Chris - That's germination, isn't it? You're starting it growing.
Richard - Exactly, so the barley grain is effectively a seed that we are commencing the germination phase of. Each and every one of the millions and billions of seeds in every batch that we make. So we need to add moisture and the steeping process is how we do that.
Chris - Why do you need to germinate it? What does that do that is useful to yielding and releasing what's locked up in that seed?
Richard - The barley grain is starch globules covered in protein. And there is some enzyme there, but it's very low levels. And what we do in the steeping process is hydrate the endosperm. We initiate all the enzyme potential and increase those enzymes and then those enzymes will then break down the protein and they will break down the cell material. So at the end of germination, we have got a much smaller level of proteins. The starch is there, but it's now released from its bound protein matrix that it was in as barley. And the enzymes are all around about the starch. And at that point we put it in our kiln, which is effectively a big oven, to then dry it down and fix that enzymic protein and starch mix that we have created.
Chris - I think I need to grow a bit to see into these tanks, but they're enormous. They must be about four or five metres across these big circular tanks and I can see damp grain in there.
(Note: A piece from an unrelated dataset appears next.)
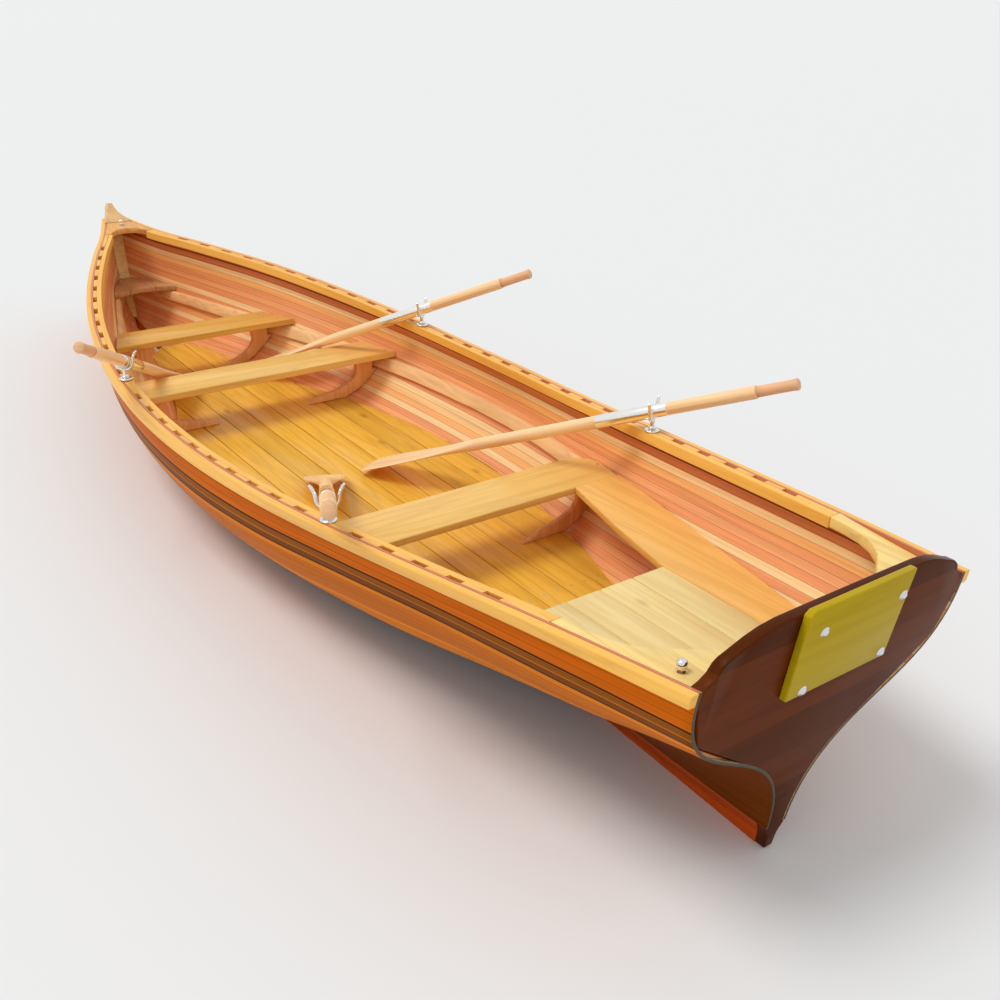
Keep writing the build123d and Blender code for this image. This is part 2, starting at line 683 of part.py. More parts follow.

Richard - Yeah, so this batch has been in here for roughly 24 hours. We steep in a new batch every day and this batch will be in these tanks for two days. So we've got another set of steep tanks just through the wall there as well.
Chris - I can see water dribbling into one of the tanks next to us. So basically you put 28ish tonnes or whatever of barley in there and then half fill it up to just soak the grain and then drain that off. And you just repeat that a few times, do you?
Richard - Yes. So we repeat that one more time. So there's the first immersion where we put the grain in and then we fill the water to just above the grain bed so that all of the grain is homogeneously covered in water. And then we rise it a bit to make sure, again, that it's all well mixed. And then that first wet phase might be six or eight hours and then we'll drain it off. And then that's an air rest for, it could be 10 hours. And then we'll again fill the tank with water above the green bed for maybe another six or eight hours. And that second immersion should take the moisture level from the initial starting point of 12% up to say 44% moisture. And then there's a small air rest at the end until it's ready to move to germination. So we'll go to one of the four germination vessels that we have on site.
Chris - Hopefully it's a bit warmer because it's a bit chilly in here.
Richard - It's definitely warmer.
Chris - They're tall, those tanks, aren't they? Because we've just come down all the stairs that correspond to how tall they would've been. So they're quite big.
Richard - Yeah. So I think the green bed is around about three metres deep in those tanks.
Chris - And the conveyors will bring what we were just watching once it's had its immersions, they'll bring it over here.
Richard - Yeah. So they'll take the fully steeped grain. Damp barley effectively that started its germination process. So it's 170 tonnes of that grain along the rubber conveying belts that you can see behind us into the vessel. And we'll load this vessel in about three hours and then we'll look after it in here for four days.